US House & Senate Pass Bill to Avert Shutdown

Facts

  • With a federal government shutdown deadline looming at midnight Friday, the Senate and House voted to pass a stopgap bill to fund the federal government through Dec. 16 and also provide more funding to Ukraine.
  • Senators were able to keep spending for federal agencies at current levels, as well as provide Ukraine with $12B for training, equipment and logistics support, humanitarian aid, and replenishment of US weapons and munitions, including $35M in nuclear preparedness funding.
  • The legislation had been held up by Senator Joe Manchin (D-W.Va.) over his proposed measures to expedite energy infrastructure projects in his home state, though he agreed to drop the measures in the face of bipartisan criticism.
  • The bill also includes relief funding for communities impacted by natural disasters, low-income home heating programs, addressing the Jackson, Miss. water crisis, and a reauthorization of the FDA's user fees for five years.
  • The bill didn't include additional funding related to COVID and monkeypox that Biden had requested. It did, however, transfer $3B from the Pentagon to the State Dept. for Afghan resettlement operations.
  • The bill passed the House by a vote of 230-201, and the Senate by 72-25, and was forwarded to Biden for final signature.

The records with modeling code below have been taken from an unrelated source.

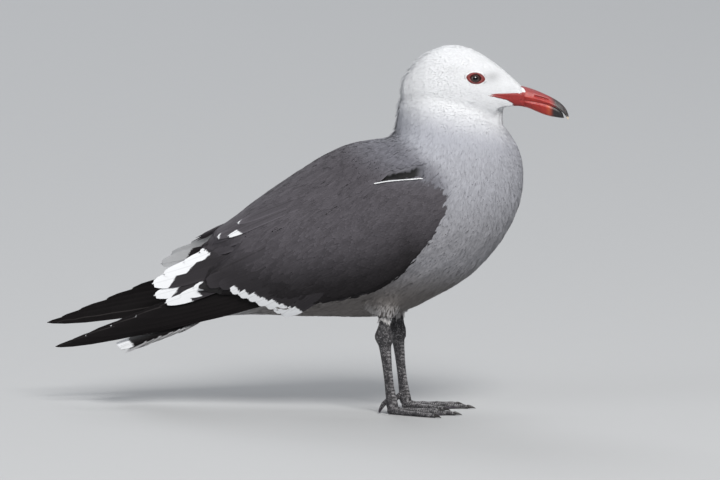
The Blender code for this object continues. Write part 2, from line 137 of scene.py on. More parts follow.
class Value:
    """A node socket on which Python arithmetic adds Math nodes."""

    def __init__(self, recipe: "Recipe", socket: NodeSocket) -> None:
        """Keep the recipe and the socket."""
        self.recipe = recipe
        self.socket = socket

    def maths(self, operation: str, *values: "Value | float") -> "Value":
        """Add a Math node with this operation and return its result."""
        return self.recipe.node("ShaderNodeMath", {"operation": operation}, dict(enumerate(values)))

    def __add__(self, other: "Value | float") -> "Value":
        """Add."""
        return self.maths("ADD", self, other)

    __radd__ = __add__

    def __sub__(self, other: "Value | float") -> "Value":
        """Take away."""
        return self.maths("SUBTRACT", self, other)

    def __rsub__(self, other: float) -> "Value":
        """Take this from a number."""
        return self.maths("SUBTRACT", other, self)

    def __mul__(self, other: "Value | float") -> "Value":
        """Multiply."""
        return self.maths("MULTIPLY", self, other)

    __rmul__ = __mul__

    def __truediv__(self, other: "Value | float") -> "Value":
        """Divide."""
        return self.maths("DIVIDE", self, other)

    def __pow__(self, other: float) -> "Value":
        """Raise to a power."""
        return self.maths("POWER", self, other)

    def size(self) -> "Value":
        """Drop the sign."""
        return self.maths("ABSOLUTE", self)

    def most(self, other: "Value | float") -> "Value":
        """Return the larger of two."""
        return self.maths("MAXIMUM", self, other)

    def fade(self, low: float, high: float) -> "Value":
        """Ease from 0 at low to 1 at high."""
        settings = {"interpolation_type": "SMOOTHSTEP"}
        return self.recipe.node("ShaderNodeMapRange", settings, {0: self, 1: low, 2: high, 3: 0.0, 4: 1.0})


class Recipe:
    """A material that is written as expressions on its sockets."""

    def __init__(self, name: str) -> None:
        """Start an empty material with this name."""
        self.material = bpy.data.materials.new(name)
        self.material.use_nodes = True
        self.tree = self.material.node_tree
        self.tree.nodes.clear()

    def node(
        self, kind: str, settings: dict | None = None, inputs: dict | None = None, output: int | str = 0
    ) -> Value:
        """Add any node.

        Args:
            kind: The node's type.
            settings: What is set first, such as an operation.
            inputs: The value or link of each socket, by number or name.
            output: The socket that is returned.

        Returns:
            The output socket as a value.
        """
        made = self.tree.nodes.new(kind)
        for key, value in (settings or {}).items():
            setattr(made, key, value)
        for key, value in (inputs or {}).items():
            socket = made.inputs[key]
            if isinstance(value, Value):
                self.tree.links.new(value.socket, socket)
            elif socket.type == "RGBA" and len(value) == 3:
                socket.default_value = (*value, 1.0)
            else:
                socket.default_value = value
        return Value(self, made.outputs[output])

    def mix(self, share: Value | float, first: Value | Colour, second: Value | Colour) -> Value:
        """Mix two colours by a share."""
        settings = {"data_type": "RGBA", "blend_type": "MIX", "clamp_factor": True}
        return self.node("ShaderNodeMix", settings, {0: share, 6: first, 7: second}, 2)

    def attribute(self, name: str, output: str = "Vector") -> Value:
        """Read a named attribute of the mesh."""
        return self.node("ShaderNodeAttribute", {"attribute_name": name}, {}, output)

    def place(self) -> Value:
        """Read Object coordinates, in metres."""
        return self.node("ShaderNodeTexCoord", {}, {}, "Object")

    def place_in_mm(self) -> tuple[Value, Value, Value]:
        """Read Object coordinates as three numbers, in millimetres."""
        return self.parts(self.scaled(self.place(), (1000.0, 1000.0, 1000.0)))

    def parts(self, vector: Value) -> tuple[Value, Value, Value]:
        """Split a vector into its three numbers."""
        outputs = self.node("ShaderNodeSeparateXYZ", {}, {0: vector}).socket.node.outputs
        return Value(self, outputs[0]), Value(self, outputs[1]), Value(self, outputs[2])

    def vector(self, x: Value | float, y: Value | float, z: Value | float) -> Value:
        """Join three numbers into a vector."""
        return self.node("ShaderNodeCombineXYZ", {}, {0: x, 1: y, 2: z})

    def scaled(self, vector: Value, scale: Value | tuple[float, float, float]) -> Value:
        """Scale a vector by three numbers."""
        return self.node("ShaderNodeVectorMath", {"operation": "MULTIPLY"}, {0: vector, 1: scale})

    def toned(self, light: Value) -> Value:
        """Read the plumage tone, made lighter or darker by a number."""
        return self.scaled(self.attribute("tone", "Color"), self.vector(light, light, light))

    def noise(self, vector: Value, scale: float, detail: float, rough: float) -> Value:
        """Read a noise texture between 0 and 1."""
        return self.node("ShaderNodeTexNoise", {}, {0: vector, "Scale": scale, "Detail": detail, "Roughness": rough})

    def cells(self, vector: Value, scale: float, feature: str = "F1") -> Value:
        """Read the distance in a Voronoi texture."""
        return self.node("ShaderNodeTexVoronoi", {"feature": feature}, {"Vector": vector, "Scale": scale}, "Distance")

    def bump(self, height: Value, depth: float, strength: float) -> Value:
        """Turn a height between 0 and 1 into a normal, for a relief that is depth metres deep."""
        return self.node("ShaderNodeBump", {}, {"Height": height, "Distance": depth, "Strength": strength})

    def finish(self, inputs: dict) -> Material:
        """Close the recipe with a Principled shader and return the material."""
        shader = self.node("ShaderNodeBsdfPrincipled", {}, inputs)
        end = self.tree.nodes.new("ShaderNodeOutputMaterial")
        self.tree.links.new(shader.socket, end.inputs[0])
        return self.material


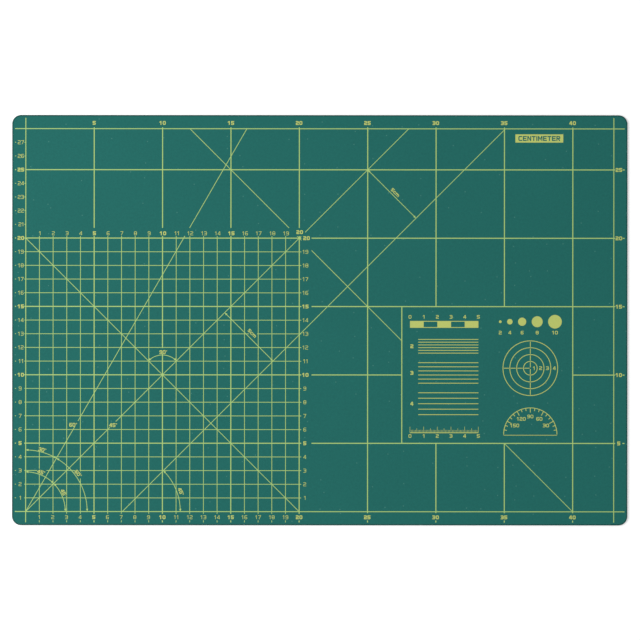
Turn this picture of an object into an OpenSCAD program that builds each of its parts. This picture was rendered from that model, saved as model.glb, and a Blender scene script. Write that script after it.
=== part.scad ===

Sources: FOX News, Wall Street Journal, NPR Online News, and New York Post.

Narratives

  • Pro-establishment narrative, as provided by NBC. With everything going on around the world and in the US, this bill saved a lot of Americans from the catastrophe of a government shutdown. With the help of Senate Republicans, Democrats have kept vital federal agencies open while boosting aid to victims of both natural disasters at home and of war abroad. In this case, the bipartisan collaboration worked.
  • Establishment-critical narrative, as provided by FOX News. House Republicans were correct in voting against this bill, but to no avail, as the Senate GOP chose to side with the Democrats. Not only does this stopgap measure continue to fund anti-Republican institutions like the National Institutes of Health and World Health Organization, Mitch McConnel and his followers just voted to give Democrats more budgetary power ahead of the mid-terms. Unpopular initiatives were rammed through in the name of "bipartisan consensus."